# What needs to be done
Reproduce the span that opens at the line containing "Reconstruct the object in this render as a FreeCAD" and closes at the line containing "bore, in millimetres.", both lines included, without alteration and without any other line.

###

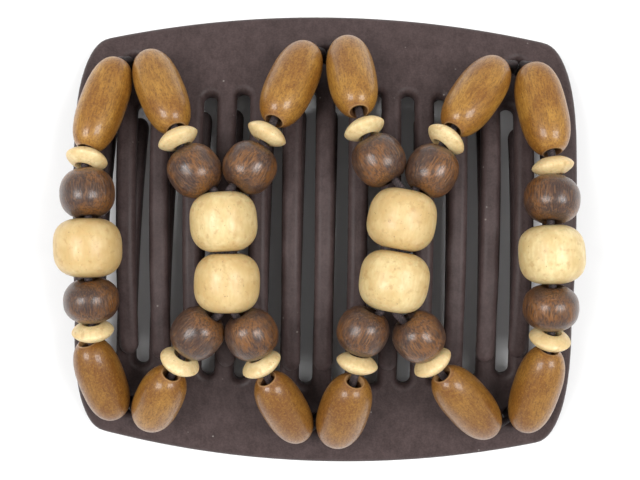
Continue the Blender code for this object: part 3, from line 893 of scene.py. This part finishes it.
cord_line = add_step(cord_tree, "GeometryNodeMeshToCurve", {"Mesh": given["Route"]})
cord_turns = add_step(
    cord_tree,
    "GeometryNodeFilletCurve",
    {"Curve": cord_line.outputs[0], "Radius": given["Corner"], "Limit Radius": True, "Count": TURN_STEPS},
    mode="POLY",
)
cord_rings = add_step(
    cord_tree,
    "GeometryNodeResampleCurve",
    {"Curve": cord_turns.outputs[0], "Length": given["Ring spacing"]},
    mode="LENGTH",
)
way_along = cord_tree.nodes.new("GeometryNodeSplineParameter").outputs["Length"]
marked_line = stored(cord_tree, cord_rings.outputs[0], "cord_along", way_along)
ring = add_step(
    cord_tree,
    "GeometryNodeCurvePrimitiveCircle",
    {"Resolution": CORD_SIDES, "Radius": given["Radius"]},
)
ring_share = cord_tree.nodes.new("GeometryNodeSplineParameter").outputs["Factor"]
marked_ring = stored(cord_tree, ring.outputs[0], "cord_around", ring_share)
sleeve = add_step(
    cord_tree,
    "GeometryNodeCurveToMesh",
    {"Curve": marked_line, "Profile Curve": marked_ring, "Fill Caps": True},
)
pitches_along = cord_maths("DIVIDE", cord_value("cord_along"), given["Braid pitch"])
pitch_turn = cord_maths("MULTIPLY", pitches_along, CROSSINGS_PER_PITCH * math.pi)
half_turns = cord_maths("MULTIPLY", given["Threads"], math.pi)
thread_turn = cord_maths("MULTIPLY", cord_value("cord_around"), half_turns)
leaning_right = cord_maths("ABSOLUTE", cord_maths("SINE", cord_maths("ADD", thread_turn, pitch_turn)))
leaning_left = cord_maths("ABSOLUTE", cord_maths("SINE", cord_maths("SUBTRACT", thread_turn, pitch_turn)))
braid = cord_maths("MAXIMUM", leaning_right, leaning_left)
raised_threads = cord_maths("MULTIPLY", cord_maths("SUBTRACT", braid, BRAID_MIDDLE), given["Relief"])
outwards = cord_tree.nodes.new("GeometryNodeInputNormal").outputs[0]
marked_sleeve = stored(cord_tree, sleeve.outputs[0], "cord_braid", braid)
braided = add_step(
    cord_tree,
    "GeometryNodeSetPosition",
    {"Geometry": marked_sleeve, "Offset": scaled(cord_tree, outwards, raised_threads)},
)
cord_smooth = add_step(
    cord_tree,
    "GeometryNodeSetShadeSmooth",
    {"Geometry": braided.outputs[0], "Shade Smooth": True},
)
cord_real = add_step(cord_tree, "GeometryNodeRealizeInstances", {"Geometry": cord_smooth.outputs[0]})
cord_finished = add_step(
    cord_tree,
    "GeometryNodeSetMaterial",
    {"Geometry": cord_real.outputs[0], "Material": given["Finish"]},
)
cord_tree.links.new(cord_finished.outputs[0], taken["Cord"])

thread, thread_tree = new_material("braided_elastic")
thread_place = add_step(thread_tree, "ShaderNodeTexCoord").outputs["Object"]
thread_wear = mottled(thread_tree, thread_place, 0.8, 0.35, 0.7)
thread_fuzz = mottled(thread_tree, thread_place, 7.0, 0.45, 0.7)
thread_crest = add_step(
    thread_tree,
    "ShaderNodeMapRange",
    {"Value": attribute(thread_tree, "cord_braid"), "From Min": 0.72, "From Max": 0.98},
).outputs[0]
thread_layers = (
    (thread_wear, 0.4, (0.040, 0.026, 0.028)),
    (thread_fuzz, 0.25, (0.075, 0.050, 0.047)),
)
# The braid's valleys are almost black: painted shade between the threads; the crests keep the thread's
# own colour.
thread_colour = blended(thread_tree, thread_crest, (0.005, 0.003, 0.003), (0.060, 0.039, 0.041))
thread_height = maths(thread_tree, "MULTIPLY_ADD", thread_fuzz, 0.3, thread_crest)
finish_material(
    thread_tree,
    {
        "Base Color": tinted(thread_tree, thread_colour, thread_layers),
        "Roughness": maths(thread_tree, "MULTIPLY_ADD", thread_fuzz, 0.15, 0.72),
        "Sheen Weight": 0.08,
        "Sheen Roughness": 0.4,
        "Normal": bumped(thread_tree, thread_height, 0.5, 0.05 * MM),
    },
)


def hole_point(hole, lower, height):
    """A point on a spine hole's line, at a height over the comb's top face."""
    x, y = HOLE_PLACES[2 - hole if lower else hole]
    return comb_turn(lower) @ bend(Vector((x, y, COMB_THICKNESS / 2 + height))) + arch_axis(lower)


def strand_half(string, lower):
    """One strand's corners from the knot under a spine to the middle of its dark bead."""
    half = f"{string + 1}_{'lower' if lower else 'upper'}"
    oval, disc, dark_bead = (BeadFrame(f"{kind}_{half}") for kind in ("oval", "disc", "dark"))
    inwards = -1 if lower else 1
    oval_mouths = [oval.middle + oval.axis * oval.length / 2 * inwards * end for end in (-1, 1)]
    disc_faces = [disc.middle + disc.axis * disc.length / 2 * inwards * end for end in (-1, 1)]
    hole = string // 2
    beside = Vector((STRAND_OFFSET * (1 if string % 2 else -1), 0.0, 0.0))
    crest = hole_point(hole, lower, HOOK_REACH) + beside
    mouth = oval_mouths[0] - oval.axis * inwards * MOUTH_REACH
    tucked = Vector((0.0, TUCK if lower else -TUCK, 0.0))
    return [
        hole_point(hole, lower, -COMB_THICKNESS - KNOT_DROP) + beside / 2,
        hole_point(hole, lower, -COMB_THICKNESS) + beside,
        crest,
        (crest + mouth) / 2 + tucked,
        mouth,
        (oval_mouths[1] + disc_faces[0]) / 2,
        disc_faces[1] + disc.axis * inwards * MOUTH_CLEARANCE,
        dark_bead.middle - dark_bead.axis * inwards * (dark_bead.length / 2 + MOUTH_CLEARANCE),
        dark_bead.middle,
    ]


def cream_end(cream, end, side, offset):
    """A point just outside a cream bead's bore, at its upper end for 1 and its lower for -1."""
    across = Vector((-cream.axis.y, cream.axis.x, 0.0))
    reach = cream.length / 2 + MOUTH_CLEARANCE
    return cream.middle - cream.axis * reach * end + across * offset * side


def cream_corners(names, side):
    """One strand's corners through its cream beads, which it shares with a neighbour or has alone."""
    creams = [BeadFrame(f"cream_{name}") for name in names]
    corners = [cream_end(creams[0], 1, side, STRAND_SPREAD)]
    for upper, lower in zip(creams, creams[1:]):
        between = cream_end(upper, -1, side, STRAND_OFFSET) + cream_end(lower, 1, side, STRAND_OFFSET)
        corners.append(between / 2)
    return corners + [cream_end(creams[-1], -1, side, STRAND_SPREAD)]


def knot_lines(hole, lower):
    """A pulled-tight trefoil knot across the hole's line, and the two tails beside it."""
    middle = hole_point(hole, lower, -COMB_THICKNESS - KNOT_DROP)
    outward = (hole_point(hole, lower, 0.0) - middle).normalized()
    across = Vector((1.0, 0.0, 0.0)).cross(outward).normalized()
    sideways = outward.cross(across)
    ring = []
    for step in range(KNOT_STEPS):
        turn = 2 * math.pi * step / KNOT_STEPS
        x = math.sin(turn) + 2 * math.sin(2 * turn)
        y = math.cos(turn) - 2 * math.cos(2 * turn)
        z = -math.sin(3 * turn)
        ring.append(middle + (sideways * x + across * y + outward * z) * KNOT_SIZE)
    tails = []
    for side in (-1, 1):
        start = middle + sideways * side * KNOT_SIZE * 2
        elbow = start + sideways * side * TAIL_RUN
        tails.append([start, elbow, start + sideways * side * TAIL_REACH + across * TAIL_BEND])
    return ring + [ring[0]], tails


for loop, loop_name in enumerate(("left", "middle", "right")):
    lines = []
    for string in (2 * loop, 2 * loop + 1):
        creams_here = cream_corners(*STRING_CREAMS[string])
        lines.append(strand_half(string, False) + creams_here + strand_half(string, True)[::-1])
    for lower in (False, True):
        ring_line, tails = knot_lines(loop, lower)
        lines += [ring_line, *tails]
    points, edges = [], []
    for line in lines:
        edges += [(len(points) + step, len(points) + step + 1) for step in range(len(line) - 1)]
        points += line
    route_mesh = bpy.data.meshes.new("cord_route")
    route_mesh.from_pydata(points, edges, [])
    cord = add_object("cord_route", route_mesh)
    braiding = cord.modifiers.new("braided", "NODES")
    braiding.node_group = cord_tree
    modifier_input(braiding, "Radius", CORD_RADIUS)
    modifier_input(braiding, "Finish", thread)
    cord_mesh = mesh_of(cord)
    cord_mesh.name = f"braided_elastic_{loop_name}"
    cord = add_object(f"braided_elastic_{loop_name}", cord_mesh)
    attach(cord, "root")
    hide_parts(f"elastic_{loop_name}")

bpy.context.view_layer.update()
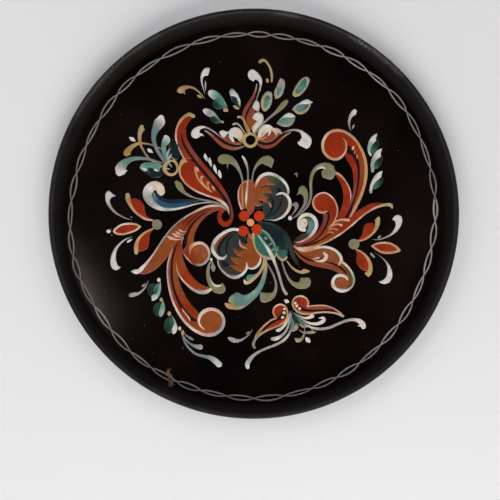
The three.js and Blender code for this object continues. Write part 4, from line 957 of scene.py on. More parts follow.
def right_tulip():
    """The open tulip at the far right."""
    return [
        patch("brick>flame>flame", (78, -7, 70, -17),
              [(68.6, -17.8), (71.4, -14.4), (72.5, -11), (73.2, -7.8), (75.4, -6.1), (78.4, -6),
               (81, -6.6)], [(81, -6.6), (80.8, -10), (77.6, -14.2), (73, -17), (68.6, -17.8)]),
        brush("peach>peach>peach>gold>sand>gold", (69, -18.2, 0.9), (72.6, -17.2, 1.2), (76.2, -15.2, 1.4),
              (79.4, -12.2, 1.7), (81.5, -8.6, 2.3), (82.2, -5.2, 3.1), (82.6, -2.9, 1.8)),
        plain("gold",
              [(83.2, -1.4), (81.2, -3), (80, -4.6)], [(80, -4.6), (82, -6), (83.6, -4.4), (83.2, -1.4)]),
        patch("brick>flame", (80, -21, 94, -24),
              [(78.6, -21.2), (83, -19.9), (88.4, -19.9), (93, -21.6), (95.6, -24)],
              [(95.6, -24), (90, -25.4), (84.6, -24.8), (78.6, -21.2)]),
        brush("peach>pink>gold>peach>gold", (78.2, -21.2, 1), (82, -19.7, 1.3), (86.5, -19.2, 1.4),
              (90.6, -19.8, 1.4), (94.2, -21.8, 1.6), (96.3, -24.2, 1.8)),
        brush("gold>peach>peach>pink", (96.2, -24.4, 1.6), (91.4, -25.7, 1.5), (86.2, -25.8, 1.4),
              (81.8, -23.8, 1.4), (78.2, -21.2, 0.9)),
        patch("flame>brick>flame", (68, -25, 75, -37),
              [(67.2, -23.4), (68.4, -27), (67.9, -31.6), (69.8, -35.4), (73.4, -37.8), (76, -38)],
              [(76, -38), (76.6, -33), (73.8, -28), (67.2, -23.4)]),
        brush("peach>peach>peach>peach>gold>gold", (68, -23.6, 0.8), (71.6, -25.5, 1.3), (74.6, -28.3, 1.7),
              (76.6, -31.8, 2.2), (77.3, -35.6, 2.6), (76.6, -39, 3), (75.9, -40.8, 1.8)),
        plain("gold",
              [(73.2, -39.4), (75.6, -37.4)], [(75.6, -37.4), (77.4, -39.6), (76, -41.8)],
              [(76, -41.8), (73.2, -39.4)]),
        blob("stone>olive>stone", 66.4, -20, 7.3, 6.8, 0),
        patch("white>white>chalk>ash", (96, -2, 80, -17),
              [(91.8, -3.8), (93, -1.8), (95.3, -0.6), (97.5, -1.5), (98.4, -4.5), (97.3, -8),
               (94.8, -11.5), (91, -14.4), (86.5, -16.4), (82, -17.4), (78, -17.1)],
              [(78, -17.1), (82.6, -16.6), (87, -15.2), (91, -12.8), (93.2, -9.8), (94, -7), (93.4, -4.8),
               (91.8, -3.8)]),
        brush("chalk", (84, -14.6, 0.6), (82.8, -15.6, 1.2), (82.2, -16.2, 0.5)),
        patch("white>white>chalk>chalk", (87, -45, 80, -26),
              [(82.6, -44.8), (84.5, -46), (87.3, -46.3), (90, -45), (91.6, -41.5), (91.3, -37.5),
               (89.5, -33.5), (86.5, -30), (83, -27.4), (79.4, -25.6)],
              [(79.4, -25.6), (83.2, -27.8), (86.4, -31), (88.2, -34.4), (88.5, -38), (87.8, -41.2),
               (85.8, -43.7), (82.6, -44.8)]),
        brush("chalk", (77.2, -25.9, 0.5), (78.4, -27.2, 1.4), (79.8, -28.8, 0.8)),
    ]


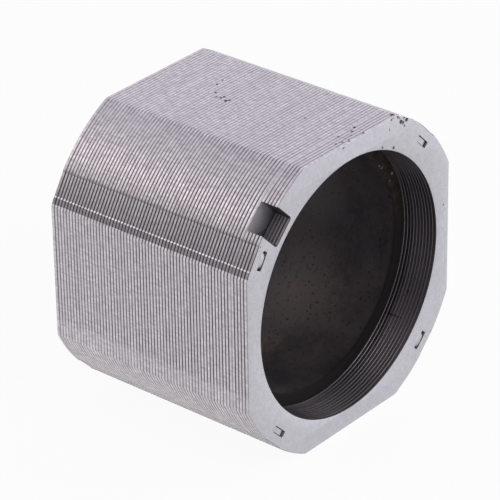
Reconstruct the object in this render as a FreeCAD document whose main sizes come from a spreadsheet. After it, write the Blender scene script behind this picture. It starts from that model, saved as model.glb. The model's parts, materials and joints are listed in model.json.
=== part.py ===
"""Square laminated stator stack with a sleeve bonded in its bore, in millimetres.

The origin is on the bore axis at the middle of the stack. +Y runs along the bore towards the
rear end, the notched front end faces -Y and +Z is up. The stack stands on its bottom flat.
"""
import FreeCAD, Part
from FreeCAD import Placement, Rotation, Vector
from Sketcher import Constraint
import math
import os

# Driving dimensions: lengths in millimetres, turns in degrees from +X towards +Z.
SIZES = [
    ("flats_across", 40.0, "distance between opposite flats"),
    ("corner_rise", 2.0, "how much further out than the flats the corner arcs lie"),
    ("bore_radius", 17.5, "stamped bore"),
    ("sheet_thickness", 0.5, "one lamination"),
    ("sheet_count", 63, "laminations in the stack"),
    ("packet_sheets", 8, "laminations joined in one plain packet"),
    ("notched_sheets", 5, "laminations that the corner notch goes through"),
    ("notch_turn", 135.0, "corner with the notch"),
    ("notch_width", 3.9, "between the notch's parallel sides"),
    ("notch_rounding", 0.3, "radius of the notch's inner corners"),
    ("bridge", 0.9, "steel left between the notch's floor and the bore"),
    ("cleat_length", 2.4, "interlocking cleat, along the corner arc"),
    ("cleat_width", 0.8, "cleat, across its length"),
    ("cleat_crown", 1.4, "level top of the cleat, along the arc"),
    ("cleat_height", 0.4, "how far a cleat is pressed out of its sheet"),
    ("cleat_inset", 1.8, "from the corner arc in to the middle of the cleat"),
    ("cleat_step", 12.6, "turn from the notch to the cleat beside it"),
    ("window_clearance", 0.04, "round a cleat in the end lamination's window"),
    ("relief_width", 3.2, "shallow flat on the corner arc outside each cleat"),
    ("relief_depth", 0.12, "how far that flat lies below the arc"),
    ("sleeve_wall", 1.6, "wall of the sleeve in the bore"),
    ("sleeve_length", 21.0, "sleeve, along the bore"),
    ("sleeve_setback", 5.2, "from the front face in to the sleeve"),
    ("sleeve_bevel", 0.2, "bevel on the sleeve's inner rims"),
    ("glue_line", 0.02, "adhesive between the sleeve and the bore"),
]
CORNER_RADIUS = "(sizes.flats_across / 2 + sizes.corner_rise)"
HALF_ACROSS = "(sizes.flats_across / 2)"
CLEAT_CIRCLE = "(%s - sizes.cleat_inset)" % CORNER_RADIUS
CLEAT_TURNS = ("45", "(sizes.notch_turn + sizes.cleat_step)", "225", "315")

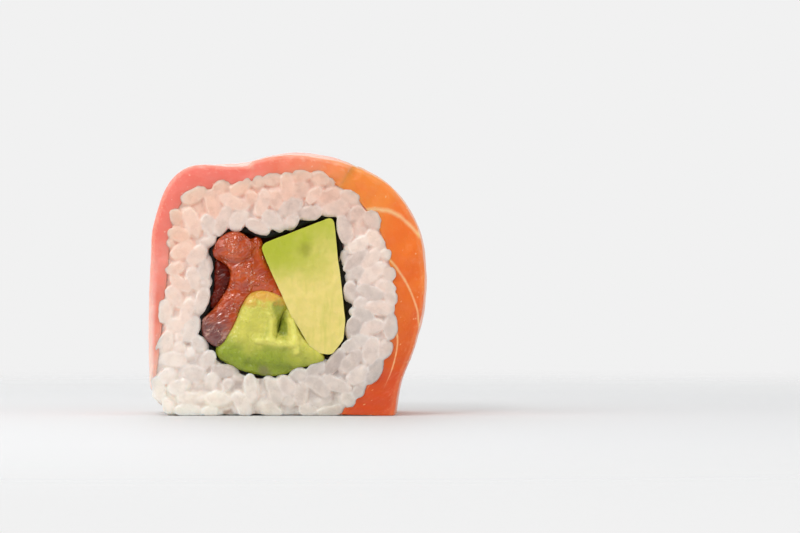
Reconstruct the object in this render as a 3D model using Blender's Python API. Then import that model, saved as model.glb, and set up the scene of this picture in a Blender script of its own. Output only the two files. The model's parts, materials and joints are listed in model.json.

###

# Response to the exercise
Reconstruct the object in this render as a FreeCAD document whose main sizes come from a spreadsheet. After it, write the Blender scene script behind this picture. It starts from that model, saved as model.glb. The model's parts, materials and joints are listed in model.json.
=== part.py ===
"""Square laminated stator stack with a sleeve bonded in its bore, in millimetres.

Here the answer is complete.